TASK PROMPT:
Read the records and write them out again exactly.
-.-.-
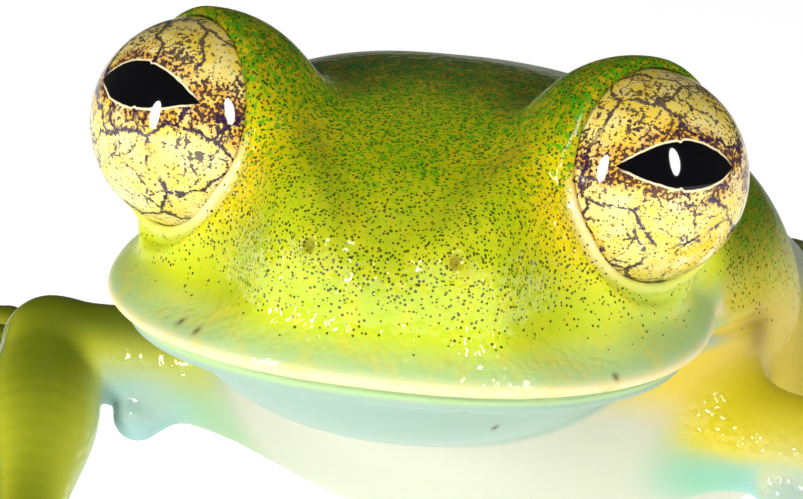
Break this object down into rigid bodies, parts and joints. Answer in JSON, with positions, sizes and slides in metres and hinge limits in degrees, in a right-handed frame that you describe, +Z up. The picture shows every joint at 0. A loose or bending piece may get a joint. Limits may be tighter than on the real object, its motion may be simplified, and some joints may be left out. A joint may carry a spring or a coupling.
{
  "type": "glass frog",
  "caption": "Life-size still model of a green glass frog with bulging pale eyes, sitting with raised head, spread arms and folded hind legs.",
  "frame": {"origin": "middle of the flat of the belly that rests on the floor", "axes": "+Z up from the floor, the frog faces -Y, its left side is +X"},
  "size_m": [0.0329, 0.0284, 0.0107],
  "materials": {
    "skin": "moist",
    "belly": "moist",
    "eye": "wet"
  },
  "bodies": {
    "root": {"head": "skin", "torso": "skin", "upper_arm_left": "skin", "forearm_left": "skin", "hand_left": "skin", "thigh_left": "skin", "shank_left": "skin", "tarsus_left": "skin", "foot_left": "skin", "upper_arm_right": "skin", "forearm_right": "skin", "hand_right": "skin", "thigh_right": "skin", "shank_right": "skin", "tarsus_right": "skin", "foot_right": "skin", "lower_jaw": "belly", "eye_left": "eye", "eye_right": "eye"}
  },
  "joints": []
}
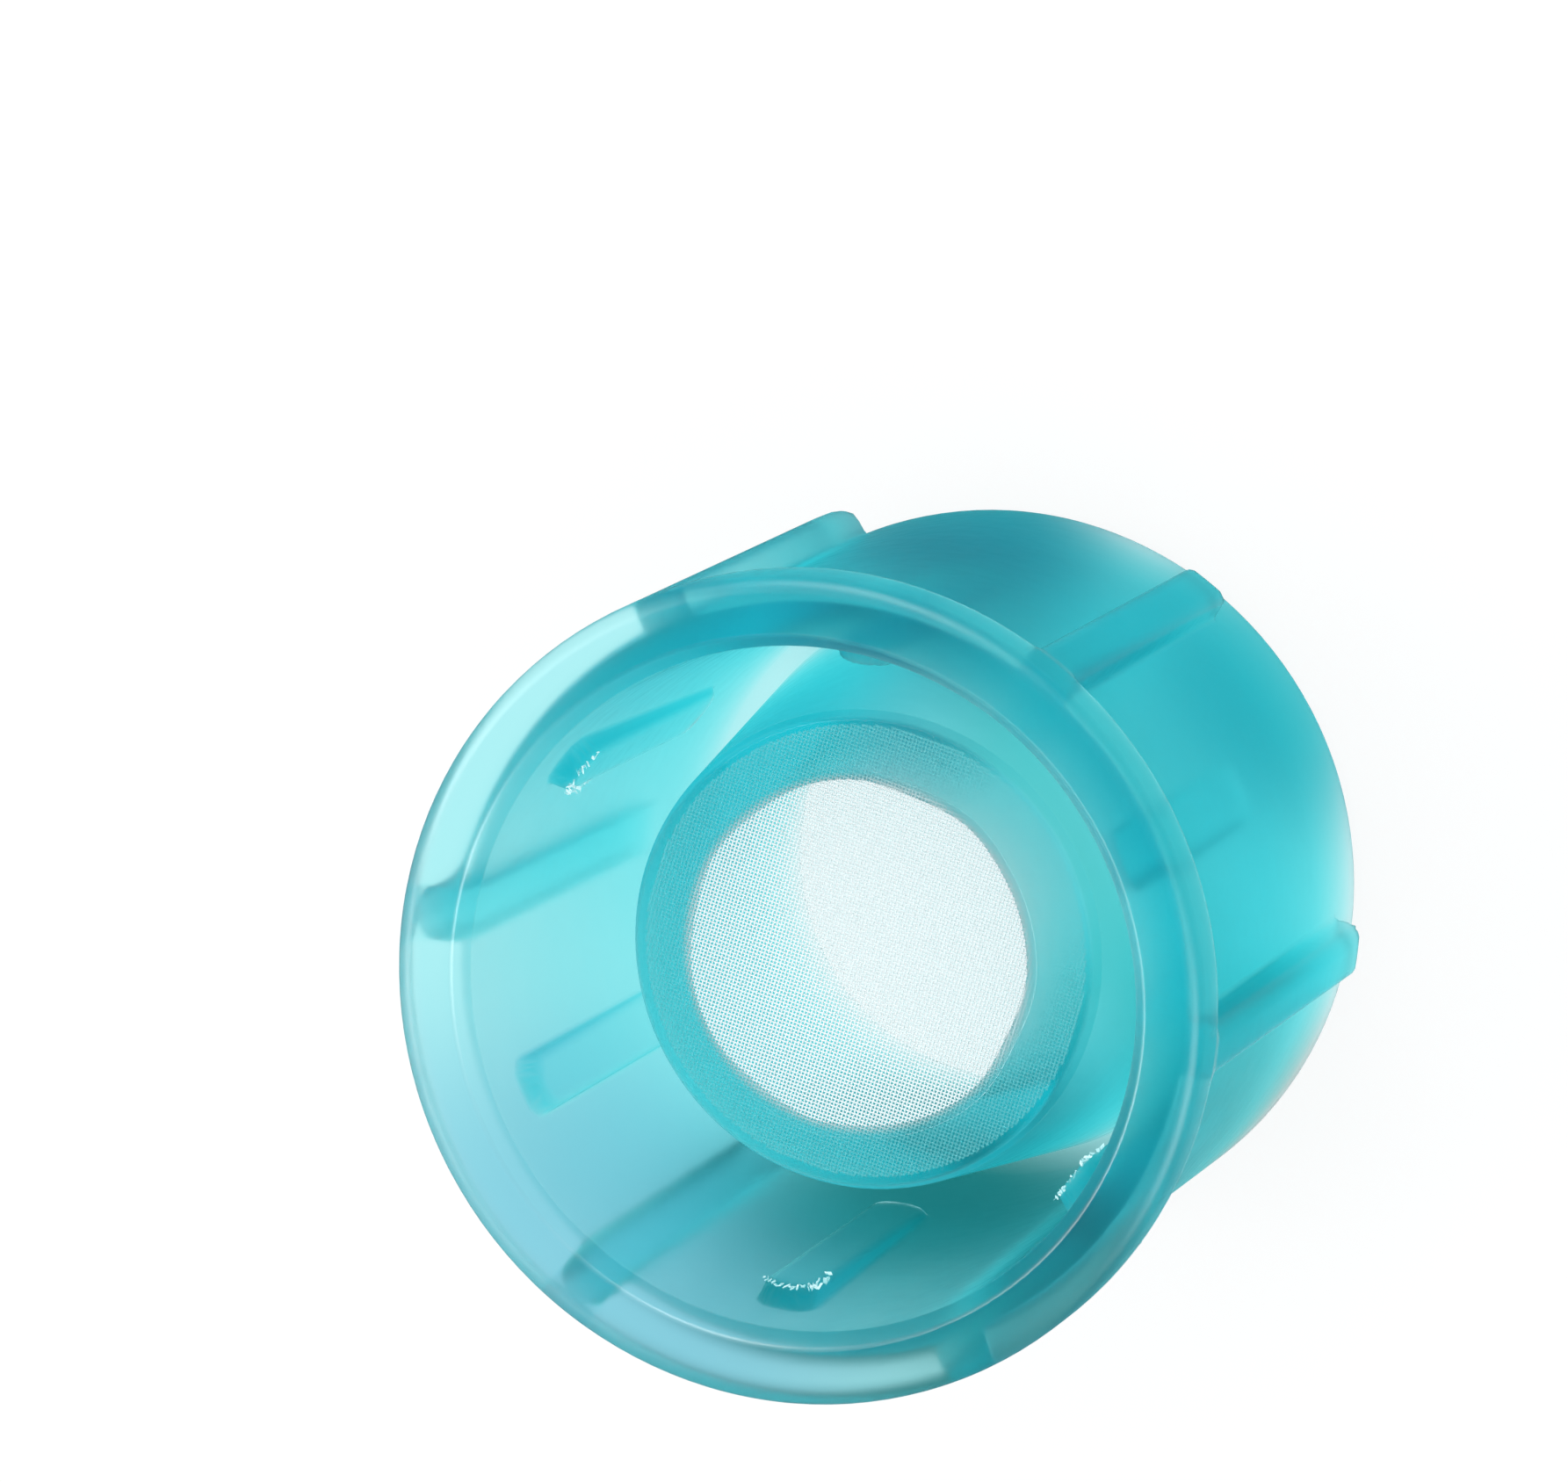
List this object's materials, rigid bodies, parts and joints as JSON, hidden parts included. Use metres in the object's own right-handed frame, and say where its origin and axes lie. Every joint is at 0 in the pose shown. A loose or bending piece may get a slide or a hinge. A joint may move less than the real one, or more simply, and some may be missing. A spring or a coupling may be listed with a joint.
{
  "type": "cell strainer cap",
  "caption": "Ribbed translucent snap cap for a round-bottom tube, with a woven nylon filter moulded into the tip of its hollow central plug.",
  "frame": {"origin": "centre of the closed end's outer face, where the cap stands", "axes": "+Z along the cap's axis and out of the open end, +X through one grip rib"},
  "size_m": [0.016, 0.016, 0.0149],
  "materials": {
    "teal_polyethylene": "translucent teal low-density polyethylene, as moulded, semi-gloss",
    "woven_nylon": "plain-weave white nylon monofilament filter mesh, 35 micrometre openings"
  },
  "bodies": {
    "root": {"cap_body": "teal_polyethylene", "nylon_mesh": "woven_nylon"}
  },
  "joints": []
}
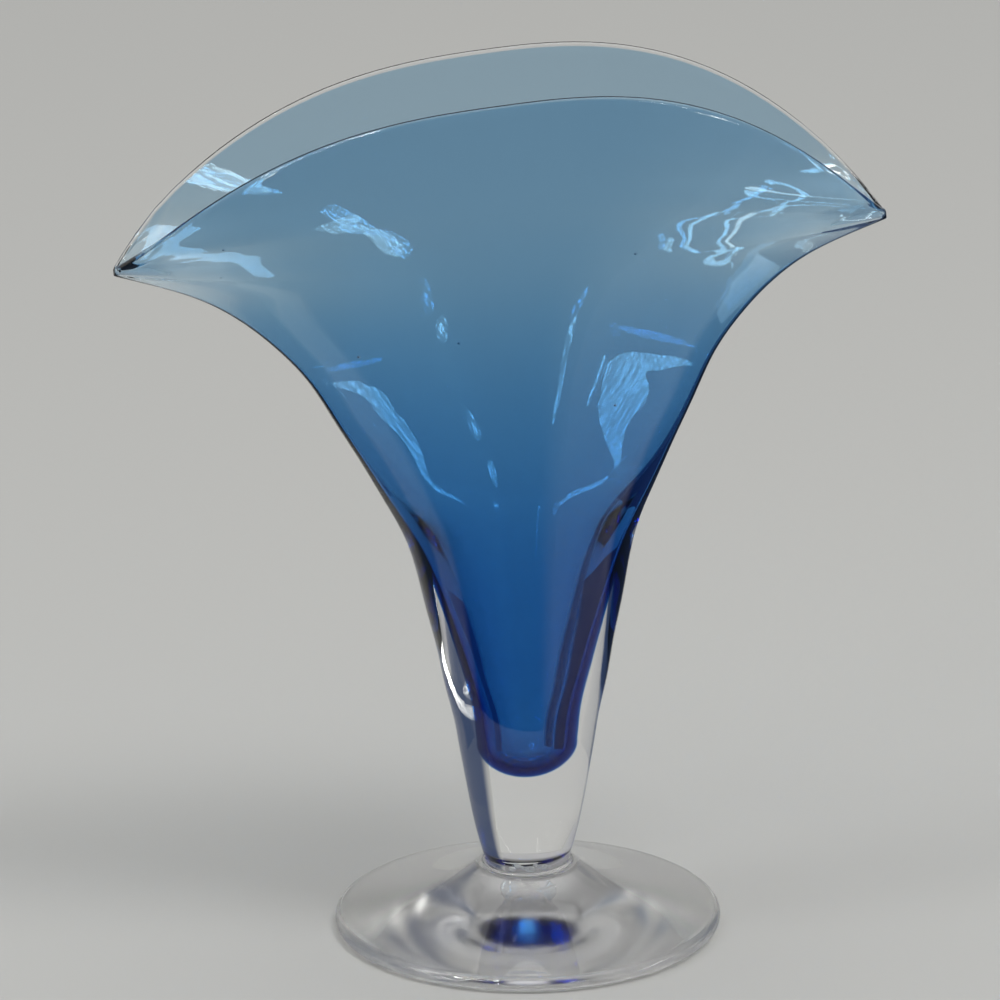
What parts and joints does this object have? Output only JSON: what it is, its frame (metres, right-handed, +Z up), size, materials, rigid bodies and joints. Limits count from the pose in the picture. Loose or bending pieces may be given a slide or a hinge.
-.-.-
EXERCISE SOLUTION:
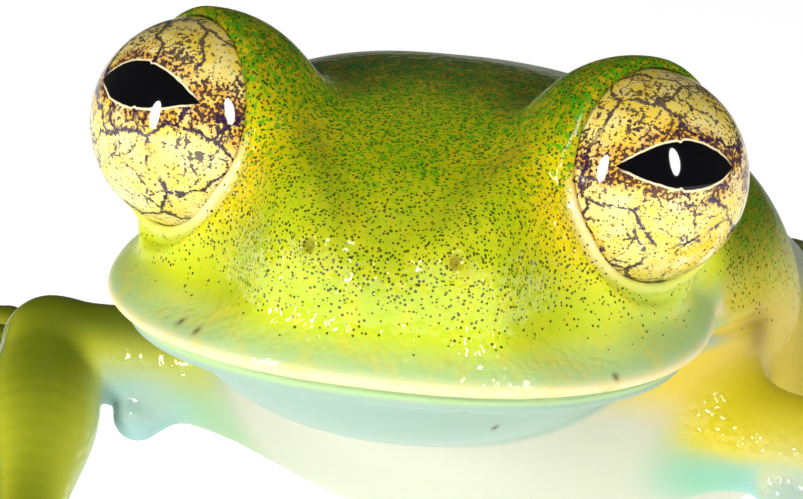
Break this object down into rigid bodies, parts and joints. Answer in JSON, with positions, sizes and slides in metres and hinge limits in degrees, in a right-handed frame that you describe, +Z up. The picture shows every joint at 0. A loose or bending piece may get a joint. Limits may be tighter than on the real object, its motion may be simplified, and some joints may be left out. A joint may carry a spring or a coupling.
{
  "type": "glass frog",
  "caption": "Life-size still model of a green glass frog with bulging pale eyes, sitting with raised head, spread arms and folded hind legs.",
  "frame": {"origin": "middle of the flat of the belly that rests on the floor", "axes": "+Z up from the floor, the frog faces -Y, its left side is +X"},
  "size_m": [0.0329, 0.0284, 0.0107],
  "materials": {
    "skin": "moist",
    "belly": "moist",
    "eye": "wet"
  },
  "bodies": {
    "root": {"head": "skin", "torso": "skin", "upper_arm_left": "skin", "forearm_left": "skin", "hand_left": "skin", "thigh_left": "skin", "shank_left": "skin", "tarsus_left": "skin", "foot_left": "skin", "upper_arm_right": "skin", "forearm_right": "skin", "hand_right": "skin", "thigh_right": "skin", "shank_right": "skin", "tarsus_right": "skin", "foot_right": "skin", "lower_jaw": "belly", "eye_left": "eye", "eye_right": "eye"}
  },
  "joints": []
}
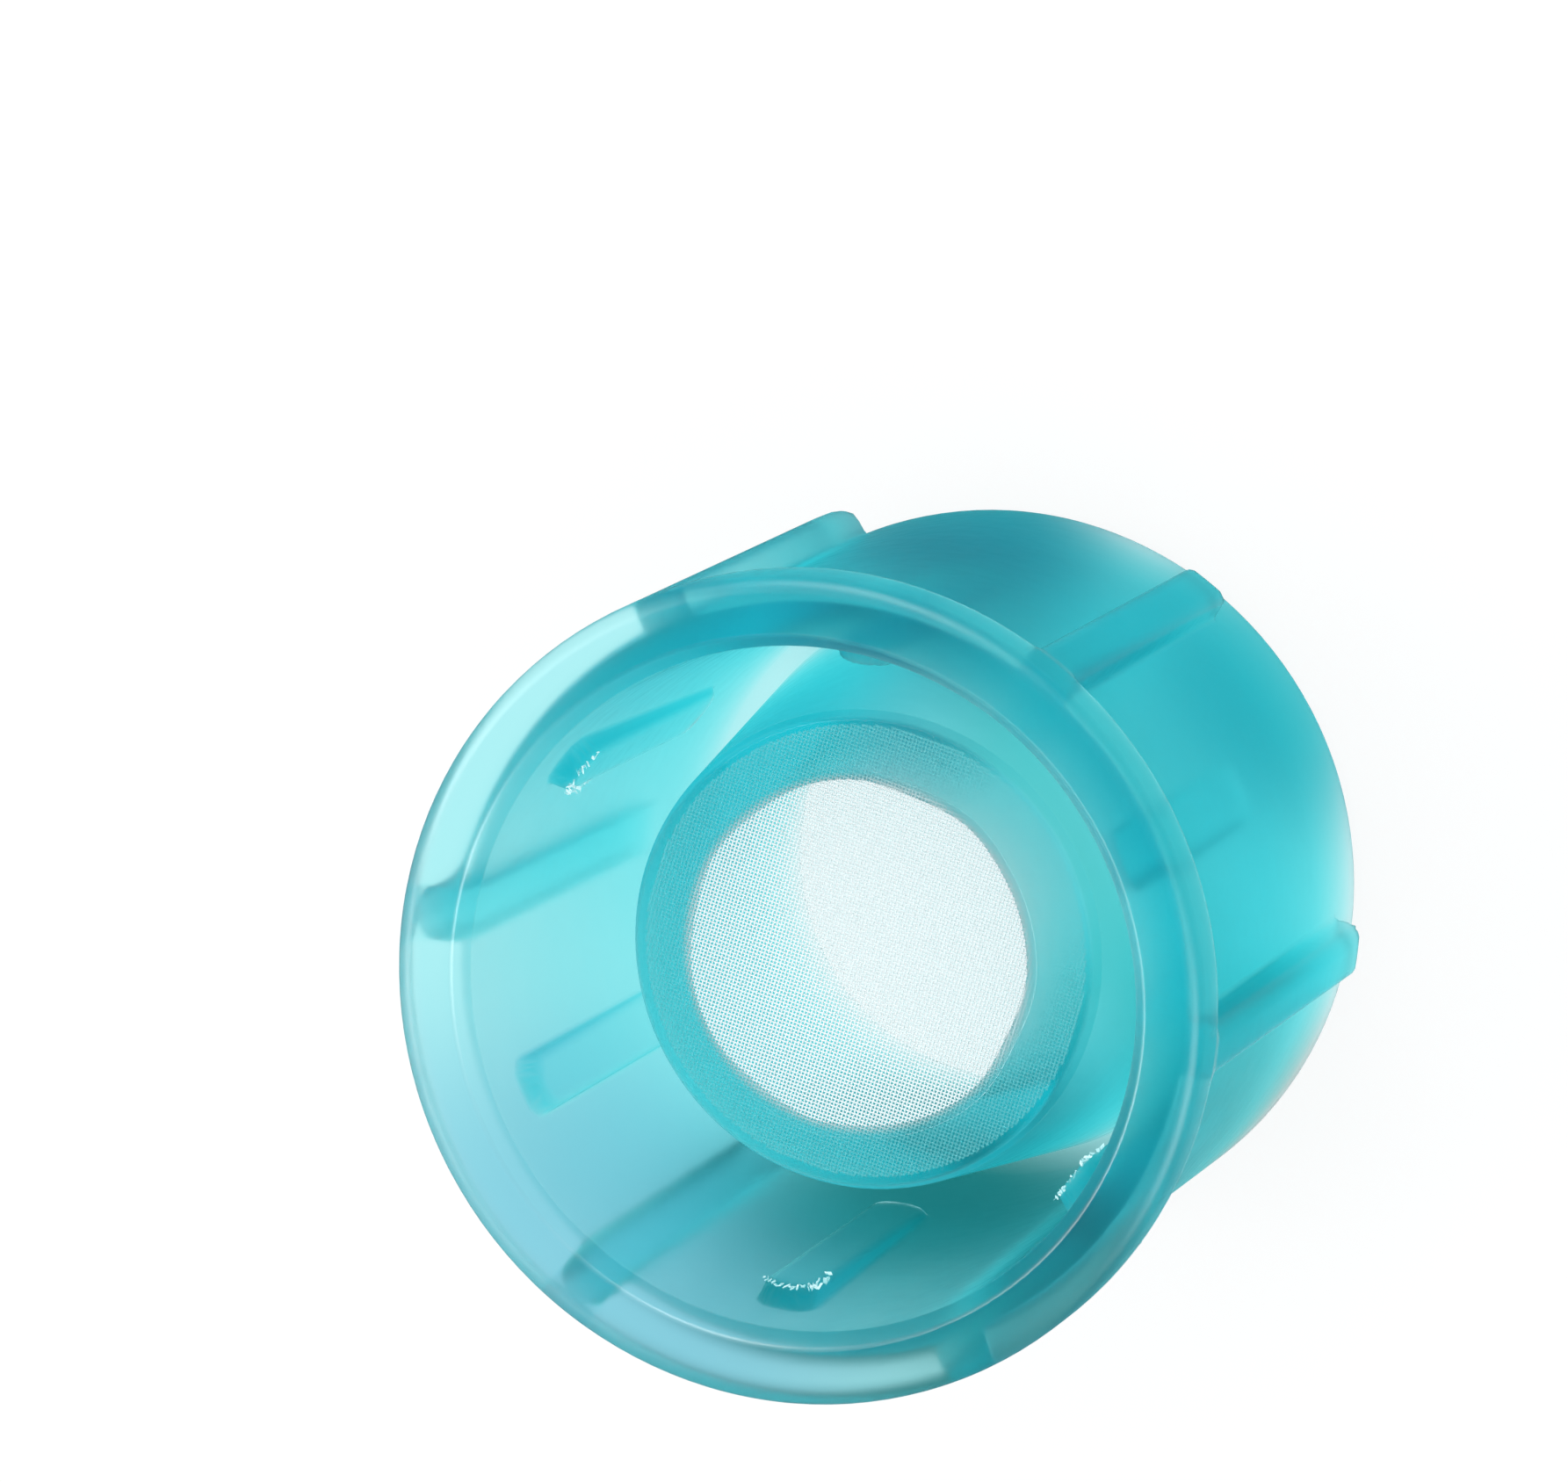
List this object's materials, rigid bodies, parts and joints as JSON, hidden parts included. Use metres in the object's own right-handed frame, and say where its origin and axes lie. Every joint is at 0 in the pose shown. A loose or bending piece may get a slide or a hinge. A joint may move less than the real one, or more simply, and some may be missing. A spring or a coupling may be listed with a joint.
{
  "type": "cell strainer cap",
  "caption": "Ribbed translucent snap cap for a round-bottom tube, with a woven nylon filter moulded into the tip of its hollow central plug.",
  "frame": {"origin": "centre of the closed end's outer face, where the cap stands", "axes": "+Z along the cap's axis and out of the open end, +X through one grip rib"},
  "size_m": [0.016, 0.016, 0.0149],
  "materials": {
    "teal_polyethylene": "translucent teal low-density polyethylene, as moulded, semi-gloss",
    "woven_nylon": "plain-weave white nylon monofilament filter mesh, 35 micrometre openings"
  },
  "bodies": {
    "root": {"cap_body": "teal_polyethylene", "nylon_mesh": "woven_nylon"}
  },
  "joints": []
}
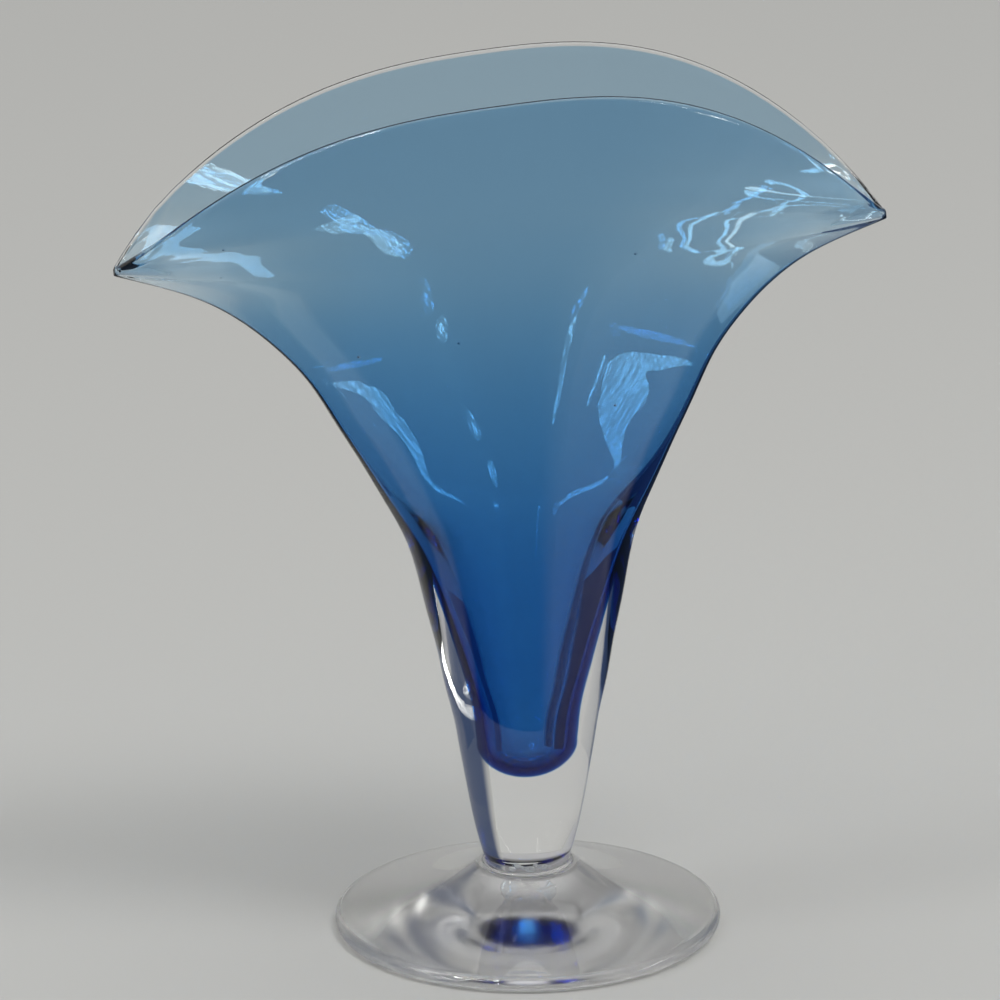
What parts and joints does this object have? Output only JSON: what it is, its frame (metres, right-handed, +Z up), size, materials, rigid bodies and joints. Limits count from the pose in the picture. Loose or bending pieces may be given a slide or a hinge.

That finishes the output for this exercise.